— Begin SUPPLIED DATA —

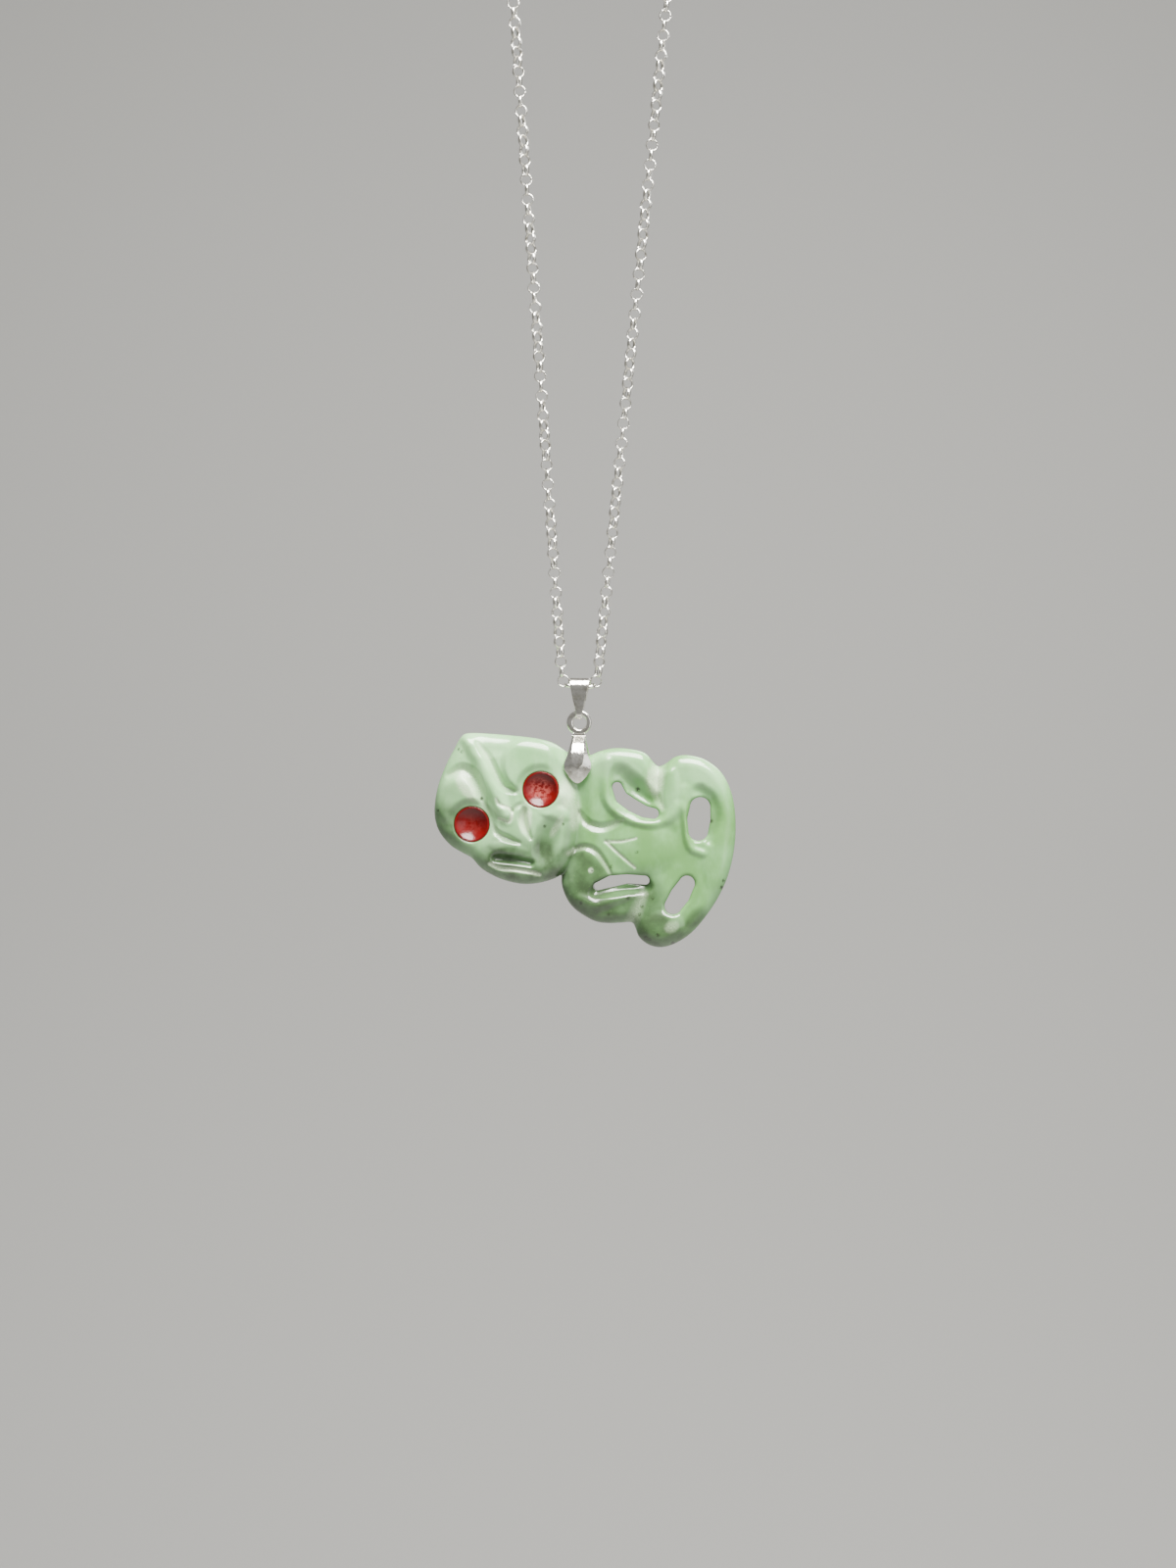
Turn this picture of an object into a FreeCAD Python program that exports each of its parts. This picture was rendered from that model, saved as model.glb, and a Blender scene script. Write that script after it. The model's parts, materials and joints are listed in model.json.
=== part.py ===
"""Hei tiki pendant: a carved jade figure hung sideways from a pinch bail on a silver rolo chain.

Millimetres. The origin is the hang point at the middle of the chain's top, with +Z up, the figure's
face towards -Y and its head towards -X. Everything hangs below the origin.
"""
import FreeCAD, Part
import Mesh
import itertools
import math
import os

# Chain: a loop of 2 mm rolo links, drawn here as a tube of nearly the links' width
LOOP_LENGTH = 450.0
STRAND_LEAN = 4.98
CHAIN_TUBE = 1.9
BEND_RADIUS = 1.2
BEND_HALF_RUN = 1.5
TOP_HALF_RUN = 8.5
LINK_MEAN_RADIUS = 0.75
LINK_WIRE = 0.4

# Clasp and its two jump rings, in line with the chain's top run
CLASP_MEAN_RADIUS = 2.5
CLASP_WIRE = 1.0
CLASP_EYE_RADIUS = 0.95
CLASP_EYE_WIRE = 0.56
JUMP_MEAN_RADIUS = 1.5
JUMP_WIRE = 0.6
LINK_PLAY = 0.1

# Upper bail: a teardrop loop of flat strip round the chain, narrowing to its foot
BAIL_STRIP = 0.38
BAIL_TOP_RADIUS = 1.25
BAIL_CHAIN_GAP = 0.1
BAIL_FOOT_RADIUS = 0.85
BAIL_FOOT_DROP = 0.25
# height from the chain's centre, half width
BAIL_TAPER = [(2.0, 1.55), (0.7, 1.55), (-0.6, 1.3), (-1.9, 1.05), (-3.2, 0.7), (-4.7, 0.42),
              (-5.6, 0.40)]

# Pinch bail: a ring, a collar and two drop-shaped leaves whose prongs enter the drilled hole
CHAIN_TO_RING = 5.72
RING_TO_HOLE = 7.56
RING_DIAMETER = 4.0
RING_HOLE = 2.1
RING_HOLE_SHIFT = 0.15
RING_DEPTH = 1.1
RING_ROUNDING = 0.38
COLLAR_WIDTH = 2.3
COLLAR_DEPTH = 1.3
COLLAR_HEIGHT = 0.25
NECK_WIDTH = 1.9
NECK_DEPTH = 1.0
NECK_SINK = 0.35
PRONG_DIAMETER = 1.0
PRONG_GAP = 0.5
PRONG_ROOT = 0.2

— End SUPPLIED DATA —

- [EXERCISE DETAILS]:
Please return the data above exactly as given.

- [RESULT]:
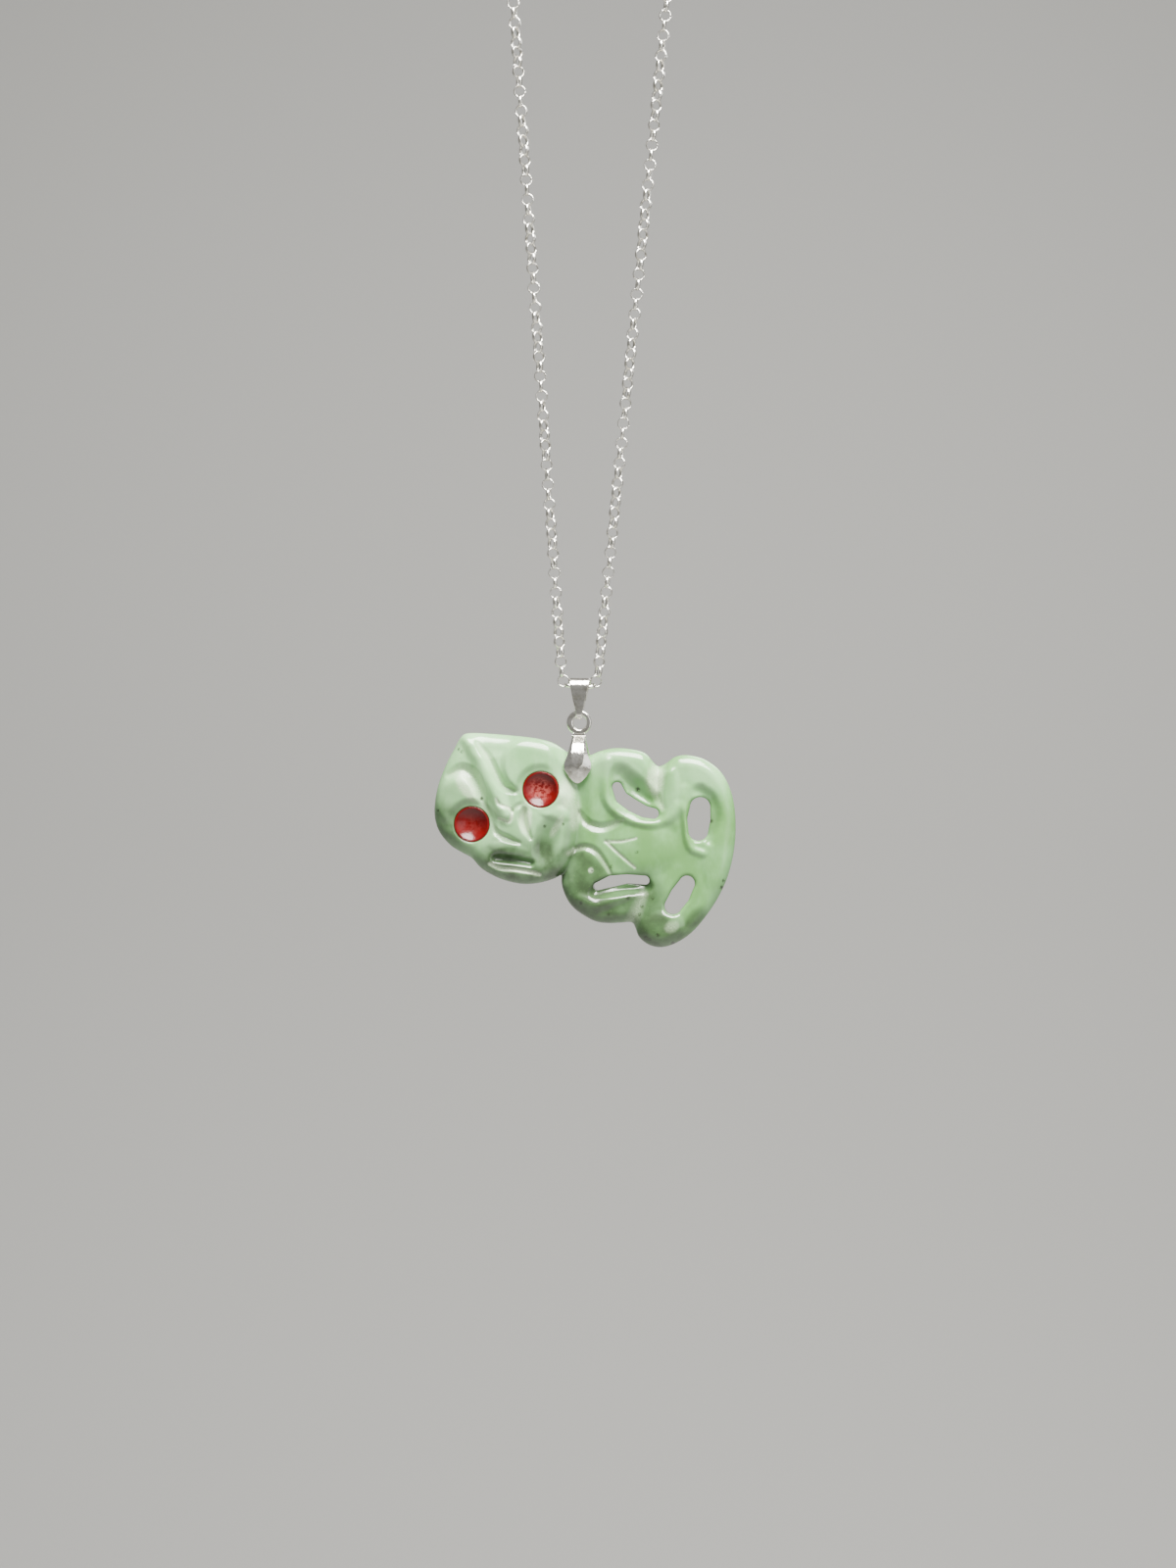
Turn this picture of an object into a FreeCAD Python program that exports each of its parts. This picture was rendered from that model, saved as model.glb, and a Blender scene script. Write that script after it. The model's parts, materials and joints are listed in model.json.
=== part.py ===
"""Hei tiki pendant: a carved jade figure hung sideways from a pinch bail on a silver rolo chain.

Millimetres. The origin is the hang point at the middle of the chain's top, with +Z up, the figure's
face towards -Y and its head towards -X. Everything hangs below the origin.
"""
import FreeCAD, Part
import Mesh
import itertools
import math
import os

# Chain: a loop of 2 mm rolo links, drawn here as a tube of nearly the links' width
LOOP_LENGTH = 450.0
STRAND_LEAN = 4.98
CHAIN_TUBE = 1.9
BEND_RADIUS = 1.2
BEND_HALF_RUN = 1.5
TOP_HALF_RUN = 8.5
LINK_MEAN_RADIUS = 0.75
LINK_WIRE = 0.4

# Clasp and its two jump rings, in line with the chain's top run
CLASP_MEAN_RADIUS = 2.5
CLASP_WIRE = 1.0
CLASP_EYE_RADIUS = 0.95
CLASP_EYE_WIRE = 0.56
JUMP_MEAN_RADIUS = 1.5
JUMP_WIRE = 0.6
LINK_PLAY = 0.1

# Upper bail: a teardrop loop of flat strip round the chain, narrowing to its foot
BAIL_STRIP = 0.38
BAIL_TOP_RADIUS = 1.25
BAIL_CHAIN_GAP = 0.1
BAIL_FOOT_RADIUS = 0.85
BAIL_FOOT_DROP = 0.25
# height from the chain's centre, half width
BAIL_TAPER = [(2.0, 1.55), (0.7, 1.55), (-0.6, 1.3), (-1.9, 1.05), (-3.2, 0.7), (-4.7, 0.42),
              (-5.6, 0.40)]

# Pinch bail: a ring, a collar and two drop-shaped leaves whose prongs enter the drilled hole
CHAIN_TO_RING = 5.72
RING_TO_HOLE = 7.56
RING_DIAMETER = 4.0
RING_HOLE = 2.1
RING_HOLE_SHIFT = 0.15
RING_DEPTH = 1.1
RING_ROUNDING = 0.38
COLLAR_WIDTH = 2.3
COLLAR_DEPTH = 1.3
COLLAR_HEIGHT = 0.25
NECK_WIDTH = 1.9
NECK_DEPTH = 1.0
NECK_SINK = 0.35
PRONG_DIAMETER = 1.0
PRONG_GAP = 0.5
PRONG_ROOT = 0.2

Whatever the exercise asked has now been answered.